Judge Oks Death Penalty In Unabomber Trial Capital Punishment Constitutional If Kaczynski Found Guilty, Ruling Says

Denny Walsh Scripps-Mcclatchy

Putting Theodore Kaczynski to death would not be unconstitutional if the accused Unabomber is convicted of killing Sacramento timber lobbyist Gilbert Murray, a federal judge ruled Friday.

Less than a week before the start of trial, U.S. District Judge Garland E. Burrell Jr. rejected legal arguments designed to save Kaczynski’s life regardless of the verdict.

Kaczynski, 55, is charged in Sacramento with fatal bombing attacks on local residents Murray and computer store operator Hugh Scrutton. He also is charged with bombings elsewhere that maimed university professors David Gelernter and Charles Epstein.

The four attacks were part of a string of bombing incidents nationwide by a lone terrorist, dubbed Unabomber, that early on were aimed at university and airline targets, among others.

Jurors will be called upon to decide whether Kaczynski should be sentenced to death or life in prison only if they find him guilty of transporting or mailing the Murray bomb.
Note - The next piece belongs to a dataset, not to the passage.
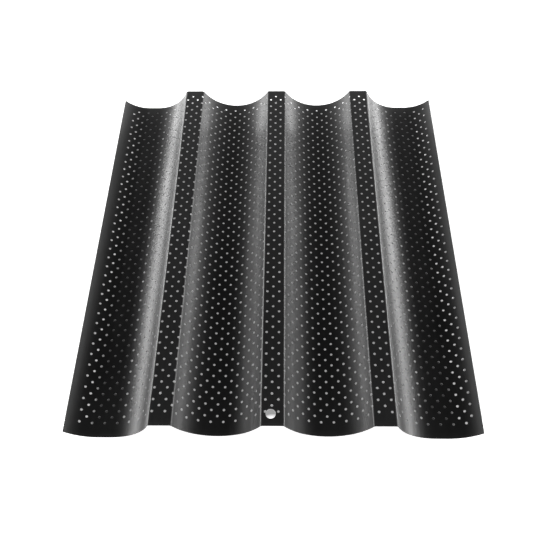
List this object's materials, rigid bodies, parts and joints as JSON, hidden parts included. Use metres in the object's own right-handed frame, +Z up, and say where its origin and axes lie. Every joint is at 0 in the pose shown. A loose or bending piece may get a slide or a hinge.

Of the 10 counts in the grand jury indictment of Kaczynski, only those two carry the death penalty as an option.

Mounting a broad attack on the federal death penalty statute, attorneys Quin Denvir and Judy Clarke challenged its constitutionality, its mandated procedures for seeking and imposing death, and the wide range of evidence it allows prosecutors to present during a trial’s penalty phase.

The defense motion argued that:

The death penalty, in all circumstances, constitutes “cruel and unusual punishment” in violation of the Eighth Amendment.

Burrell disagreed, saying, “This contention is foreclosed by (U.S.) Supreme Court precedent.”

Prosecutors’ failure to submit to the grand jury evidence of Kaczynski’s mental state and the aggravated nature of his alleged crimes - factors that must be considered before imposition of the death penalty - render the indictment constitutionally deficient.